AP: Yeah, Dave's on the 12-string, and he's on the piano intro and outro. Dave's continuous arpeggios on guitar really make a lot of the rhythm of the song. He's responsible for an awful lot of the rhythmic feel of that.
Actually, "Snowman" contains Dave's favorite lyrical couplet -- the phrase, "People will always be tempted to wipe their feet/On anything with welcome written on it." Dave told me one time, [imitates Gregory] "You know, Partsy, that's the best lyric you ever wrote."
TB: I've got to say, when I was first discovering you guys, and I heard the second side of English Settlement -- back when there were sides to albums -- the fact that you guys could go from "No Thugs in This House" to "Yacht Dance" to "All of a Sudden" ... the range of these songs was stunning to me. I thought, "Who are these guys?" And then, of course, it was who is this guy, because those are all your songs.
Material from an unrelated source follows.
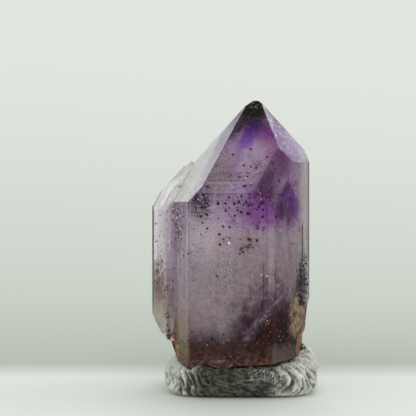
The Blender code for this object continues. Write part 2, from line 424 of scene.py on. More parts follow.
def quartz():
    shade = Shade("quartz")
    place = shade.place()
    across, _, height = shade.split(place)
    lines = shade.noise(shade.stretch(place, (2.4, 2.4, 0.12)), 1.0, 5)
    etch = shade.noise(place, 1.9, 6, 0.7)
    frosted = shade.noise(place, 0.35, 5, 0.65).rise(0.58, 0.7)
    plate_top = across.within(*PLATE_TOP_ACROSS, 0.4) * height.within(*PLATE_TOP_HEIGHT, 0.5)
    rough = 0.015 + frosted * 0.1 + plate_top * etch * 0.5
    normal = shade.bump(lines * 0.6 + etch * 0.5, 0.03 * MM, 0.25)
    foot = (1 - height.rise(*FOOT_STAIN)) * etch.rise(0.36, 0.56)
    # Painted shade: a dark border along the outline, above the brown foot.
    rim = outline(across, RIM_WIDTH) * height.rise(*RIM_FADE_IN)
    brown = shade.mix(etch.rise(0.4, 0.62), STAIN_DARK, STAIN_BROWN)
    # Painted light: the left cap's white dust also stands for the light the cap reflects, and it
    # fades out towards the tip, which paints the shade there.
    left_cap = on_face(shade, place, FACES[11]) * (1 - rim)
    left_cap = left_cap * (1 - across.rise(*LEFT_CAP_SHADE_FADE)) * (etch.rise(0.3, 0.7) * 0.2 + 0.2)
    tone = shade.mix(height.rise(*OUTLINE_FADE_IN), brown, OUTLINE_SHADE)
    colour = shade.mix(left_cap.rise(0, 0.1), tone, CAP_DUST_AND_SHEEN)
    clear = glass(shade, CLEAR, rough, Normal=normal)
    crust = shade.surface(Base_Color=colour, Roughness=0.7, Normal=normal)
    return finish_stone(shade, foot * 0.75 + rim * 0.65 + left_cap, clear, crust)


# %% [markdown]
# A sharp edge of quartz is chipped so finely that it shows as a pale thread, and that pale
# colour is also a painted highlight along the edge. It becomes dark, as painted shade, only
# where it runs along the stone's outline.

# %% Worn edges, with painted highlight and shade
THREAD_AND_HIGHLIGHT = (0.86, 0.82, 0.93)
THREAD_OUTLINE = 0.6


def worn_edge_and_highlight():
    shade = Shade("worn_edge_and_highlight")
    place = shade.place()
    across = shade.split(place)[0]
    chips = shade.noise(place, 1.4, 6, 0.7)
    # Painted light and shade: the pale thread also stands for the edge's highlight, and along the
    # outline the thread is painted dark.
    colour = shade.mix(outline(across, THREAD_OUTLINE), THREAD_AND_HIGHLIGHT, OUTLINE_SHADE)
    thread = shade.surface(Base_Color=colour, Roughness=0.6)
    share = chips.rise(0.36, 0.6) * 0.65 + 0.15
    return finish_stone(shade, share, glass(shade, CLEAR, 0.2), thread)


# %% [markdown]
# Broken stone is rough, and iron settles in it. The foot is rust brown with an orange patch
# at its left, the worn tip is nearly black, and the plate's broken top is frosted grey.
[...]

AP: It's not that we're great musicians that we can play like that. It's that we work at making the tracks sound like they should sound for each song.
TB: Well, I'd argue with you about your musicianship...
AP: No, I don't think we were great musicians. I think we were averagely okay. It's just that we're pulling together for one cause, if you see what I mean.
TB: Yeah, you do the absolute best you can with each one of the elements that you bring into it.
AP: Exactly. If you don't get the set design right, it's not working. It's all about the musical set design for each song.
TB: But at the same time, XTC is a musician's band, and the reason that you're a musician's band is because musicians get you. They understand what you guys are going for, that you guys are smarter than the average bear...
AP: [laughs] Well, you start from a simple premise, and then you orchestrate it, and if the set design is not right for the libretto, it's not going to work. If the set design is not right for the emotion contained in the script that the actors in your song have got to say, it's going to jar. We try to get the details right, and that makes all the difference, I think.